Customer celebrating his birthday leaves $1K tip, tells waiter to ‘pay it forward’


Last week, server Michael Shafts received his biggest tip yet: $1,000.
Shafts was working his regular Wednesday night shift at The Ginger Man, in Albany, New York, on July 15, when one of his patrons left him the huge gratuity on a $113.89 bill.
The man who left the tip had been celebrating his 47th birthday with his wife at the wine bar and restaurant.
"He brought a very good 47-year-old bottle of wine with him, and I handled it well, but I always try to give excellent service and to be a little different. I look young, so maybe people don't expect it, but I always try to give the best service to all of my customers," Shafts said of his service that evening.
While he knew he gave his best effort that evening, he certainly wasn't expecting a 878 per cent tip.
"Pay it forward. My birthday present to me!" read a note on the receipt above where the patron filled in a $1,000 tip.
"I shook his hand, I hugged him twice, and I said it was too much, twice," Shafts told the Times Union. "He insisted, twice, that he wanted to do it, that it was legitimate."
"I did a double-take," The Ginger Man manager Julie Byron told ABC News. "Everybody was very excited. It’s thrilling and it's especially unusual for something like that to happen in the capitol district."
Shafts told the Times Union that he had trouble concentrating for the rest of his shift.
"It was surreal. I was shaking. I couldn't feel my legs," he said.

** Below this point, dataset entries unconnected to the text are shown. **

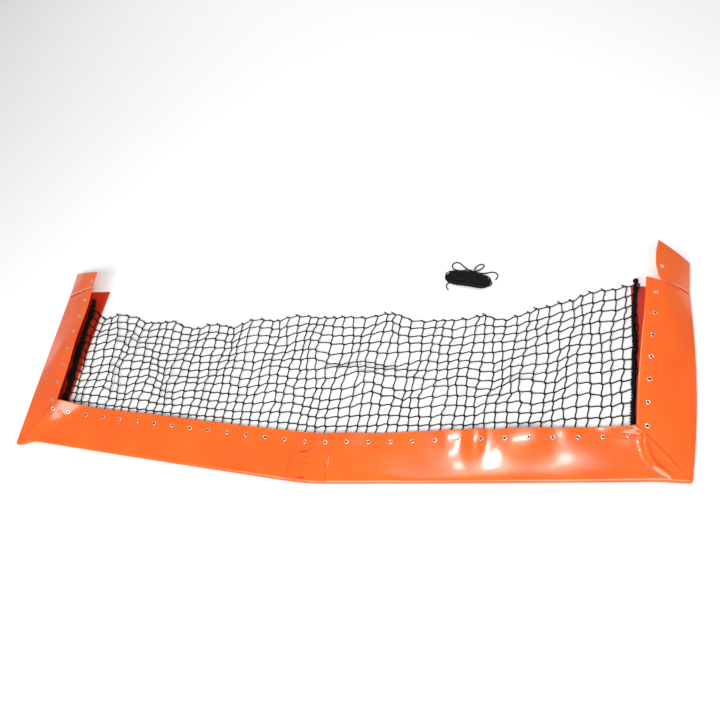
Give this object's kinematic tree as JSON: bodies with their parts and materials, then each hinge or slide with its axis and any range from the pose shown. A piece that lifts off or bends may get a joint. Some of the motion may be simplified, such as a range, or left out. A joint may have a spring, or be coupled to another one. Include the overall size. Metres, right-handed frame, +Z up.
{
  "type": "net panel with vinyl skirt",
  "caption": "U-shaped folded vinyl skirt holding a flat knotted net panel, with lacing eyelets, edge ropes and a hank of lacing cord.",
  "frame": {"origin": "on the floor under the front run's eyelet row, at the row's slight bend", "axes": "+X along the right half of the front run, +Y into the net towards the arms' free ends, +Z up"},
  "size_m": [2.1715, 0.8389, 0.1027],
  "materials": {
    "vinyl": "gloss",
    "net_twine": "matt",
    "rope": "matt",
    "eyelet_metal": "polished",
    "label": "satin",
    "stitching": "matt",
    "lacing_cord": "matt"
  },
  "bodies": {
    "skirt": {"front_lower_leaf": "vinyl", "front_fold": "vinyl", "front_upper_leaf": "vinyl", "front_eyelets": "eyelet_metal", "net": "net_twine", "label_patch": "label", "label_seams": "stitching", "label_bar_tacks": "stitching", "right_lower_leaf": "vinyl", "right_fold": "vinyl", "right_edge_rope": "rope", "right_corner_pleat": "vinyl", "right_corner_tuck": "vinyl", "left_lower_leaf": "vinyl", "left_fold": "vinyl", "left_edge_rope": "rope", "left_corner_pleat": "vinyl", "left_corner_tuck": "vinyl"},
    "right_flap": {"right_upper_leaf": "vinyl", "right_eyelets": "eyelet_metal"},
    "left_flap": {"left_upper_leaf": "vinyl", "left_eyelets": "eyelet_metal"},
    "right_end_tab": {"right_tab": "vinyl", "right_tab_eyelet": "eyelet_metal"},
    "left_end_tab": {"left_tab": "vinyl", "left_tab_eyelet": "eyelet_metal"},
    "hank": {"hank_bundle": "lacing_cord", "hank_tie": "lacing_cord", "hank_loops": "lacing_cord"}
  },
  "joints": [
    {"name": "right_flap_fold", "type": "hinge", "parent": "skirt", "child": "right_flap", "pos_m": [1.03702, -0.01526, 0.00575], "axis": [0.1219, 0.9925, 0], "range_deg": [-33, 46]},
    {"name": "right_tab_crease", "type": "hinge", "parent": "right_flap", "child": "right_end_tab", "pos_m": [1.09714, 0.44282, 0.01105], "axis": [0.803, -0.0986, -0.5878], "range_deg": [-1, 92]},
    {"name": "left_flap_fold", "type": "hinge", "parent": "skirt", "child": "left_flap", "pos_m": [-1.04451, 0.14289, 0.00575], "axis": [-0.0698, -0.9976, 0], "range_deg": [-20, 58]},
    {"name": "left_tab_crease", "type": "hinge", "parent": "left_flap", "child": "left_end_tab", "pos_m": [-1.01494, 0.60395, 0.01173], "axis": [0.9113, -0.0637, 0.4067], "range_deg": [-1, 92]},
    {"name": "hank_lift", "type": "slide", "parent": "skirt", "child": "hank", "axis": [0, 0, 1], "range_m": [0, 0.15]}
  ]
}
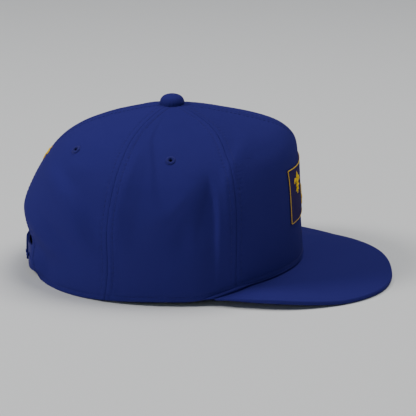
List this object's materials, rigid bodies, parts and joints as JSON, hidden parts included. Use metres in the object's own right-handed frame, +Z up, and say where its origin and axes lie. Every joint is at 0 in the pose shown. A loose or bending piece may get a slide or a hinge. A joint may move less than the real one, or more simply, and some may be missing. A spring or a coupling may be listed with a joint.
{
  "type": "snapback cap",
  "caption": "High-crown five-panel cap with a flat brim, a plastic snap closure under a rear arch, sewn eyelets and a fleur-de-lis patch.",
  "frame": {"origin": "bottom centre of the cap's box, on the surface it rests on", "axes": "-Y forwards over the visor, +Z up, -X to the wearer's right"},
  "size_m": [0.1762, 0.269, 0.1299],
  "materials": {
    "crown_cloth": "matte royal blue twill",
    "visor_cloth": "matte royal blue twill over a stiff board",
    "band_cloth": "matte woven band",
    "snap_plastic": "satin moulded plastic",
    "eyelet_thread": "wound thread",
    "patch_cloth": "dark flat-stitched cloth",
    "gold_thread": "satin-stitched yellow thread"
  },
  "bodies": {
    "root": {"front_panel": "crown_cloth", "side_panel_left": "crown_cloth", "side_panel_right": "crown_cloth", "back_panel_left": "crown_cloth", "back_panel_right": "crown_cloth", "top_button": "crown_cloth", "visor": "visor_cloth", "sweatband": "band_cloth", "strap_holes": "snap_plastic", "strap_pegs": "snap_plastic", "eyelet_side_right": "eyelet_thread", "eyelet_side_left": "eyelet_thread", "eyelet_back_right": "eyelet_thread", "eyelet_back_left": "eyelet_thread", "patch": "patch_cloth", "patch_border": "gold_thread", "fleur_right": "gold_thread", "fleur_left": "gold_thread", "fleur_low": "gold_thread", "back_fleur": "gold_thread"}
  },
  "joints": []
}
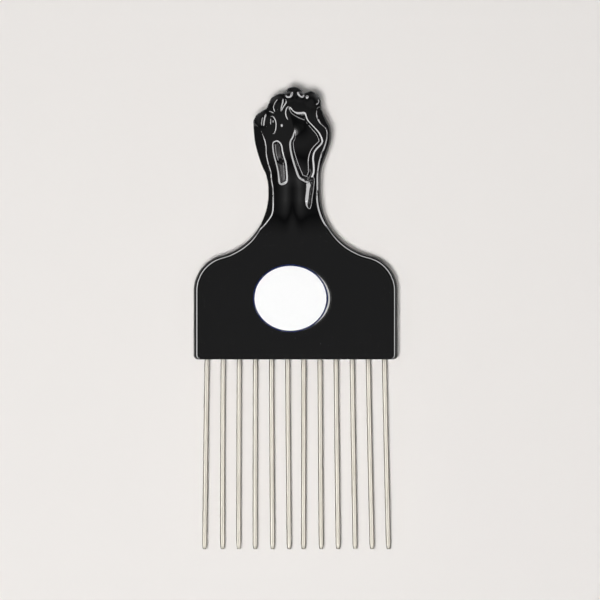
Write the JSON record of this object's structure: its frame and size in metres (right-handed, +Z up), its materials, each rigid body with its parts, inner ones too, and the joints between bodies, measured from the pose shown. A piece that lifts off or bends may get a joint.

"I saw him waiting on other tables — it was like, 7 pm." Byron told All Over Albany. "And I said, 'Michael, I can't believe you're not walking out the door.' And he was like, 'Julie, I would never do that to you!' He played it cool and continued to give great service to the rest of his tables. Then he went home and was texting me at 11 pm saying, 'I can't believe it!'"


Because the diner wanted Shafts to "pay it forward," he did just that.
"When he returned to work on Saturday night, he had envelopes of money for all of the staff, both front-of-house and back-of-house that had been working with him on Wednesday night," Byron said. "When all was said and done, he divvied up more than half."
Byron said the tip was a well-deserved one.
"He's a very hardworking young man," she told ABC News, explaining that he works full-time at a credit union, works three shifts a week at The Ginger Man, and has a side iPhone-repair business, too.
"I always tell him that he’s my favourite. He’s honestly a great guy and it couldn’t have happened to a better person," she said.


Shafts told the Times Union that, after sharing the tip with his coworkers, he spent what was left on much-needed car repairs.
In February, a Tennessee waitress who was struggling to pay her bills received a $1,075 tip from a couple who felt "led" to give her the money.
In Nebraska this January, a patron wrote a waitress three cheques to help her return to college: $5,000 to cover her tuition, $1,000 to cover personal expenses, and $100 to spilt with another server.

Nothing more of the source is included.